:: RECORDED DATA ::
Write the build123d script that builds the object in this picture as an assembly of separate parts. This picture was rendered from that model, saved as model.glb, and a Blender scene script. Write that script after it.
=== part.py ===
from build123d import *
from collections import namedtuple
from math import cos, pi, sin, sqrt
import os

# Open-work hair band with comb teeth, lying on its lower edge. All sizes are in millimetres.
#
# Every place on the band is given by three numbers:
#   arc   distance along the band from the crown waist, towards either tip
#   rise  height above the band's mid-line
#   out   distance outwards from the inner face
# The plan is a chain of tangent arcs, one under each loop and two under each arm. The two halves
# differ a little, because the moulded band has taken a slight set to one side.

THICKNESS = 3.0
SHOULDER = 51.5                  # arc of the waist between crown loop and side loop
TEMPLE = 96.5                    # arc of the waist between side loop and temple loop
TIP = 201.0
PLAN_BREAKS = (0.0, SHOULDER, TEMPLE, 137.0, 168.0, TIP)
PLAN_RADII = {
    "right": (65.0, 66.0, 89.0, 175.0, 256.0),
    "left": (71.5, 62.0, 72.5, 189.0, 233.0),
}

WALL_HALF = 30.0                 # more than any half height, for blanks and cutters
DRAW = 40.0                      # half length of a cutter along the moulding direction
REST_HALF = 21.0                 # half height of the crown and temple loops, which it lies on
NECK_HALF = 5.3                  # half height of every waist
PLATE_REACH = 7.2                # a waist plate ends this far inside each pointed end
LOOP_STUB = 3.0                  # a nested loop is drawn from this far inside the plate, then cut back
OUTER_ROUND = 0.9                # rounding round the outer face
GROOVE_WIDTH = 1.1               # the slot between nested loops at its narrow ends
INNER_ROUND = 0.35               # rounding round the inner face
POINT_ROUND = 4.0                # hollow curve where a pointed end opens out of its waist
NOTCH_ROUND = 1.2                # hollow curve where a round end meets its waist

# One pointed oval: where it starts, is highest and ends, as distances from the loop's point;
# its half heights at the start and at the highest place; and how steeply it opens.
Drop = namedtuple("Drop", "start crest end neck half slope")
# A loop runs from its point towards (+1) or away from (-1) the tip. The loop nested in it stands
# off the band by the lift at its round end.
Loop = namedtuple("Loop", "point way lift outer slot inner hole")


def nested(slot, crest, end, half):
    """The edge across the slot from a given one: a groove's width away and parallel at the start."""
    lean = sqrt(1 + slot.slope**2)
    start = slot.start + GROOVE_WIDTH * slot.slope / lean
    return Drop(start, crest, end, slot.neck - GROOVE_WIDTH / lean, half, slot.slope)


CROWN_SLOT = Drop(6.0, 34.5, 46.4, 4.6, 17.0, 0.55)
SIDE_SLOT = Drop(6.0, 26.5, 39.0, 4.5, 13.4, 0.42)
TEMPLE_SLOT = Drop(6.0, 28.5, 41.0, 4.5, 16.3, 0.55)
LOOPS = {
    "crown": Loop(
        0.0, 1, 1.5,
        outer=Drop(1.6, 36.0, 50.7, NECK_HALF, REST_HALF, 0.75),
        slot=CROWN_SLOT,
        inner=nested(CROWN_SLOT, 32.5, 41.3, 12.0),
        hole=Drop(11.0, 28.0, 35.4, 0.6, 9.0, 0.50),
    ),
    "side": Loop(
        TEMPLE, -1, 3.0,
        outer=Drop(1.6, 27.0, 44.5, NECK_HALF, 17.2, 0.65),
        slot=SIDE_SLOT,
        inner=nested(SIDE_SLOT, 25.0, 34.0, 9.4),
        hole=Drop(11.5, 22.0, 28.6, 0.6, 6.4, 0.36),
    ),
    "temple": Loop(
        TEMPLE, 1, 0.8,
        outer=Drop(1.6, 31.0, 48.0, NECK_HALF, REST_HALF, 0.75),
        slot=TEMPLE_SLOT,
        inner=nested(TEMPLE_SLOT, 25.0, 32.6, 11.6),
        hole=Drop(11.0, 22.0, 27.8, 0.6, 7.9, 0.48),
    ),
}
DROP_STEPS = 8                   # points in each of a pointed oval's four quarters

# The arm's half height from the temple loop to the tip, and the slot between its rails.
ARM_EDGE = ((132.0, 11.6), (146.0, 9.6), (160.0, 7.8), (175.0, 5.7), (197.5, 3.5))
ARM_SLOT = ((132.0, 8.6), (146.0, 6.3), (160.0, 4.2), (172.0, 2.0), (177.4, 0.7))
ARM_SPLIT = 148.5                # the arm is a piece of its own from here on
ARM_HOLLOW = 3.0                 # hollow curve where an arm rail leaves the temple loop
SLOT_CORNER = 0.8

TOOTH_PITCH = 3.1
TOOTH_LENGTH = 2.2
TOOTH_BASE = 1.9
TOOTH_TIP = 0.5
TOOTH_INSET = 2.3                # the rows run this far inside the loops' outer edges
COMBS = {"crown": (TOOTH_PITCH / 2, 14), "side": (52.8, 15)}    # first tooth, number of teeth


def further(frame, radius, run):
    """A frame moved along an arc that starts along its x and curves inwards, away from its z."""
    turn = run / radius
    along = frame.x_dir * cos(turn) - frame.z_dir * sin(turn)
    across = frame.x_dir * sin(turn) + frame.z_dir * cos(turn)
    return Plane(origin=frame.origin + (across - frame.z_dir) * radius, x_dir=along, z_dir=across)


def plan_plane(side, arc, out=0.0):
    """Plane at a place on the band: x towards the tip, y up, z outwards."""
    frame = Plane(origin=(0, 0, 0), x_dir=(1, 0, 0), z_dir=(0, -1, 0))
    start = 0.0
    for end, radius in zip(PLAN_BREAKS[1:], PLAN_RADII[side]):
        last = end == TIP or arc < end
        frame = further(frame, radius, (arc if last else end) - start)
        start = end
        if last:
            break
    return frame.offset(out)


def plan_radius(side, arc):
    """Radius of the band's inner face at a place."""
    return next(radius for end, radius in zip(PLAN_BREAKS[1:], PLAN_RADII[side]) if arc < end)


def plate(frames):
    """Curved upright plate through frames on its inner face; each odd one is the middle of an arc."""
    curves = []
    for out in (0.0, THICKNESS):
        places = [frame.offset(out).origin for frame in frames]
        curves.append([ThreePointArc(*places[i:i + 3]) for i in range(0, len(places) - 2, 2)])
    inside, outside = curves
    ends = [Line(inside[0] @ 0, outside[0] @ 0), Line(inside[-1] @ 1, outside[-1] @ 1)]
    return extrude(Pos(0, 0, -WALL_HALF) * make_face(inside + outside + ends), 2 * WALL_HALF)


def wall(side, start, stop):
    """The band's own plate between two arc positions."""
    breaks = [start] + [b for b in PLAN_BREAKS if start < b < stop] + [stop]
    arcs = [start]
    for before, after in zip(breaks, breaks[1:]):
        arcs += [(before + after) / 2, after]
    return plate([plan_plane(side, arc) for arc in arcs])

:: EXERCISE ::
Word for word, restate all of the data shown above.

:: COMPLETE RESPONSE ::
Write the build123d script that builds the object in this picture as an assembly of separate parts. This picture was rendered from that model, saved as model.glb, and a Blender scene script. Write that script after it.
=== part.py ===
from build123d import *
from collections import namedtuple
from math import cos, pi, sin, sqrt
import os

# Open-work hair band with comb teeth, lying on its lower edge. All sizes are in millimetres.
#
# Every place on the band is given by three numbers:
#   arc   distance along the band from the crown waist, towards either tip
#   rise  height above the band's mid-line
#   out   distance outwards from the inner face
# The plan is a chain of tangent arcs, one under each loop and two under each arm. The two halves
# differ a little, because the moulded band has taken a slight set to one side.

THICKNESS = 3.0
SHOULDER = 51.5                  # arc of the waist between crown loop and side loop
TEMPLE = 96.5                    # arc of the waist between side loop and temple loop
TIP = 201.0
PLAN_BREAKS = (0.0, SHOULDER, TEMPLE, 137.0, 168.0, TIP)
PLAN_RADII = {
    "right": (65.0, 66.0, 89.0, 175.0, 256.0),
    "left": (71.5, 62.0, 72.5, 189.0, 233.0),
}

WALL_HALF = 30.0                 # more than any half height, for blanks and cutters
DRAW = 40.0                      # half length of a cutter along the moulding direction
REST_HALF = 21.0                 # half height of the crown and temple loops, which it lies on
NECK_HALF = 5.3                  # half height of every waist
PLATE_REACH = 7.2                # a waist plate ends this far inside each pointed end
LOOP_STUB = 3.0                  # a nested loop is drawn from this far inside the plate, then cut back
OUTER_ROUND = 0.9                # rounding round the outer face
GROOVE_WIDTH = 1.1               # the slot between nested loops at its narrow ends
INNER_ROUND = 0.35               # rounding round the inner face
POINT_ROUND = 4.0                # hollow curve where a pointed end opens out of its waist
NOTCH_ROUND = 1.2                # hollow curve where a round end meets its waist

# One pointed oval: where it starts, is highest and ends, as distances from the loop's point;
# its half heights at the start and at the highest place; and how steeply it opens.
Drop = namedtuple("Drop", "start crest end neck half slope")
# A loop runs from its point towards (+1) or away from (-1) the tip. The loop nested in it stands
# off the band by the lift at its round end.
Loop = namedtuple("Loop", "point way lift outer slot inner hole")


def nested(slot, crest, end, half):
    """The edge across the slot from a given one: a groove's width away and parallel at the start."""
    lean = sqrt(1 + slot.slope**2)
    start = slot.start + GROOVE_WIDTH * slot.slope / lean
    return Drop(start, crest, end, slot.neck - GROOVE_WIDTH / lean, half, slot.slope)


CROWN_SLOT = Drop(6.0, 34.5, 46.4, 4.6, 17.0, 0.55)
SIDE_SLOT = Drop(6.0, 26.5, 39.0, 4.5, 13.4, 0.42)
TEMPLE_SLOT = Drop(6.0, 28.5, 41.0, 4.5, 16.3, 0.55)
LOOPS = {
    "crown": Loop(
        0.0, 1, 1.5,
        outer=Drop(1.6, 36.0, 50.7, NECK_HALF, REST_HALF, 0.75),
        slot=CROWN_SLOT,
        inner=nested(CROWN_SLOT, 32.5, 41.3, 12.0),
        hole=Drop(11.0, 28.0, 35.4, 0.6, 9.0, 0.50),
    ),
    "side": Loop(
        TEMPLE, -1, 3.0,
        outer=Drop(1.6, 27.0, 44.5, NECK_HALF, 17.2, 0.65),
        slot=SIDE_SLOT,
        inner=nested(SIDE_SLOT, 25.0, 34.0, 9.4),
        hole=Drop(11.5, 22.0, 28.6, 0.6, 6.4, 0.36),
    ),
    "temple": Loop(
        TEMPLE, 1, 0.8,
        outer=Drop(1.6, 31.0, 48.0, NECK_HALF, REST_HALF, 0.75),
        slot=TEMPLE_SLOT,
        inner=nested(TEMPLE_SLOT, 25.0, 32.6, 11.6),
        hole=Drop(11.0, 22.0, 27.8, 0.6, 7.9, 0.48),
    ),
}
DROP_STEPS = 8                   # points in each of a pointed oval's four quarters

# The arm's half height from the temple loop to the tip, and the slot between its rails.
ARM_EDGE = ((132.0, 11.6), (146.0, 9.6), (160.0, 7.8), (175.0, 5.7), (197.5, 3.5))
ARM_SLOT = ((132.0, 8.6), (146.0, 6.3), (160.0, 4.2), (172.0, 2.0), (177.4, 0.7))
ARM_SPLIT = 148.5                # the arm is a piece of its own from here on
ARM_HOLLOW = 3.0                 # hollow curve where an arm rail leaves the temple loop
SLOT_CORNER = 0.8

TOOTH_PITCH = 3.1
TOOTH_LENGTH = 2.2
TOOTH_BASE = 1.9
TOOTH_TIP = 0.5
TOOTH_INSET = 2.3                # the rows run this far inside the loops' outer edges
COMBS = {"crown": (TOOTH_PITCH / 2, 14), "side": (52.8, 15)}    # first tooth, number of teeth


def further(frame, radius, run):
    """A frame moved along an arc that starts along its x and curves inwards, away from its z."""
    turn = run / radius
    along = frame.x_dir * cos(turn) - frame.z_dir * sin(turn)
    across = frame.x_dir * sin(turn) + frame.z_dir * cos(turn)
    return Plane(origin=frame.origin + (across - frame.z_dir) * radius, x_dir=along, z_dir=across)


def plan_plane(side, arc, out=0.0):
    """Plane at a place on the band: x towards the tip, y up, z outwards."""
    frame = Plane(origin=(0, 0, 0), x_dir=(1, 0, 0), z_dir=(0, -1, 0))
    start = 0.0
    for end, radius in zip(PLAN_BREAKS[1:], PLAN_RADII[side]):
        last = end == TIP or arc < end
        frame = further(frame, radius, (arc if last else end) - start)
        start = end
        if last:
            break
    return frame.offset(out)


def plan_radius(side, arc):
    """Radius of the band's inner face at a place."""
    return next(radius for end, radius in zip(PLAN_BREAKS[1:], PLAN_RADII[side]) if arc < end)


def plate(frames):
    """Curved upright plate through frames on its inner face; each odd one is the middle of an arc."""
    curves = []
    for out in (0.0, THICKNESS):
        places = [frame.offset(out).origin for frame in frames]
        curves.append([ThreePointArc(*places[i:i + 3]) for i in range(0, len(places) - 2, 2)])
    inside, outside = curves
    ends = [Line(inside[0] @ 0, outside[0] @ 0), Line(inside[-1] @ 1, outside[-1] @ 1)]
    return extrude(Pos(0, 0, -WALL_HALF) * make_face(inside + outside + ends), 2 * WALL_HALF)


def wall(side, start, stop):
    """The band's own plate between two arc positions."""
    breaks = [start] + [b for b in PLAN_BREAKS if start < b < stop] + [stop]
    arcs = [start]
    for before, after in zip(breaks, breaks[1:]):
        arcs += [(before + after) / 2, after]
    return plate([plan_plane(side, arc) for arc in arcs])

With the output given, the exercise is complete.